For centralized stables, review public reports/attestations and the reserve composition — but also verify how redemption works and whether there are limits on 1:1 redemption. For decentralized stables, check on-chain collateral and risk parameters: collateral type, over-collateralization level, and liquidation rules. If there are no clear reports/reserve breakdowns or on-chain data, reduce exposure or avoid it.
Why do regulators pay so much attention to stablecoins?
Stablecoins are payment and trading infrastructure for crypto, and at scale they can affect the financial system. Regulators focus on three things: reserve backing, 1:1 redemption procedures, and compliance requirements (including legally required restrictions and freezes).
Should I hold algorithmic stablecoins?
Algorithmic models without robust backing are historically the riskiest: they rely on incentives and market trust, which can vanish in hours. If your goal is preserving purchasing power, a lower-risk approach is backed models and spreading risk across several instruments.

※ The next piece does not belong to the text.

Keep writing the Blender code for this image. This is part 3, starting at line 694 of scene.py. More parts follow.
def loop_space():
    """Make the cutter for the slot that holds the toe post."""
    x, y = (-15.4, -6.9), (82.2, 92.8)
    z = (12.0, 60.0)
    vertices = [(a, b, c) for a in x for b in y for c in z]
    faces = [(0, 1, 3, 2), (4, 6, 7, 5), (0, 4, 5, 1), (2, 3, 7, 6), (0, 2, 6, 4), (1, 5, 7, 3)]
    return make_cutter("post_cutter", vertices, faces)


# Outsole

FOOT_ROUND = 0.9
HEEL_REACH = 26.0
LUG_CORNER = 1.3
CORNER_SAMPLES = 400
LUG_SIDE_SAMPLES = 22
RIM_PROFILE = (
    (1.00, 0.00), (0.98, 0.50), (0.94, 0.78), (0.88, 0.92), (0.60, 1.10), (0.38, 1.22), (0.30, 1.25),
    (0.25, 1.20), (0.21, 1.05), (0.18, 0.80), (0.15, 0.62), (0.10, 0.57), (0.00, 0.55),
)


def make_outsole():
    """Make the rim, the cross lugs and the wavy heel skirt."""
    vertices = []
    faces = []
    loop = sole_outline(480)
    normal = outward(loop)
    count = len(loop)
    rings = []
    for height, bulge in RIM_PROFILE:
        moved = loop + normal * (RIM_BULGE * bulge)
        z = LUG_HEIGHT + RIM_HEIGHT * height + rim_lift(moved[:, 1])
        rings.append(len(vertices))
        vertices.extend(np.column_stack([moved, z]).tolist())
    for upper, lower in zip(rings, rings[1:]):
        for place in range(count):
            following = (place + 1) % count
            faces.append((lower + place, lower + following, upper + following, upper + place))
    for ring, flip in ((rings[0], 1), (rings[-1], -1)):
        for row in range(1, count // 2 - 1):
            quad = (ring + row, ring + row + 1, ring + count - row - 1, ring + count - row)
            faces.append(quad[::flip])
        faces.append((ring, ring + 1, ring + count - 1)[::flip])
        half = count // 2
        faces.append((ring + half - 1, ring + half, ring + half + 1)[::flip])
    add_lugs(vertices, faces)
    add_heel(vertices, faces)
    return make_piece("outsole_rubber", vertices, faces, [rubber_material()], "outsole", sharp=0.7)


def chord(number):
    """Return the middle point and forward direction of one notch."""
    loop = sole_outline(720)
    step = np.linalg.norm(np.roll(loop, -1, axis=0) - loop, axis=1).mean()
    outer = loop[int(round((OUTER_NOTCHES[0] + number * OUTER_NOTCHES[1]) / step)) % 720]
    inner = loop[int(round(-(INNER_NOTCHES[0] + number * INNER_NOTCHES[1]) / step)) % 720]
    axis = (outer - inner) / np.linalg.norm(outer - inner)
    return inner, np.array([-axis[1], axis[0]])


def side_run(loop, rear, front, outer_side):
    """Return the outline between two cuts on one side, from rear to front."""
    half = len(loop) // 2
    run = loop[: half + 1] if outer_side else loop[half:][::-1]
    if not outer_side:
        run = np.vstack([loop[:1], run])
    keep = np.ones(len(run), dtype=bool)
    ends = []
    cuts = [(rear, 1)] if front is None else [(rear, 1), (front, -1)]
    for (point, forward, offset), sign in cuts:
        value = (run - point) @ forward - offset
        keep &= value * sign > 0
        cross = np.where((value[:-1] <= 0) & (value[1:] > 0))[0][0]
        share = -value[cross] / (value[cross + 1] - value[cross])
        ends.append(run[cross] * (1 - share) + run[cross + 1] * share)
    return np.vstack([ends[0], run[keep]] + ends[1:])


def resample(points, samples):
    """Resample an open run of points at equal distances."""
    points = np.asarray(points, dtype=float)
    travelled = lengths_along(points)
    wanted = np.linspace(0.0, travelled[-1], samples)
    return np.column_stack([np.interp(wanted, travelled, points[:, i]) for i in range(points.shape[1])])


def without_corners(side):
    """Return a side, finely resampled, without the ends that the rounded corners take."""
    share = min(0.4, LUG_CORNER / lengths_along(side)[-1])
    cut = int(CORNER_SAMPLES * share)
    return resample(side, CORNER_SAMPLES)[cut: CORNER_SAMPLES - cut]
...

Bottom line: think about stablecoins as risk mechanics
A stablecoin is not a “guaranteed
Three takeaways that actually work:
- Focus on the exit → a chart peg alone isn’t enough — under stress, liquidity, spreads, and redemption access decide outcomes.
- Know the failure point → what can stop the exit: for centralized stables it’s the issuer/regulator (including freeze), for decentralized ones it’s collateral and liquidations.
- Diversify by risk → hold 2–3 stables with different “control points” and keep some outside crypto rails (fiat/bank) so you’re not dependent on one failure scenario.
If your goal is preserving value, treat stablecoins as infrastructure: verify the model, reserve/collateral transparency, and plan your “exit route” in advance in case of panic.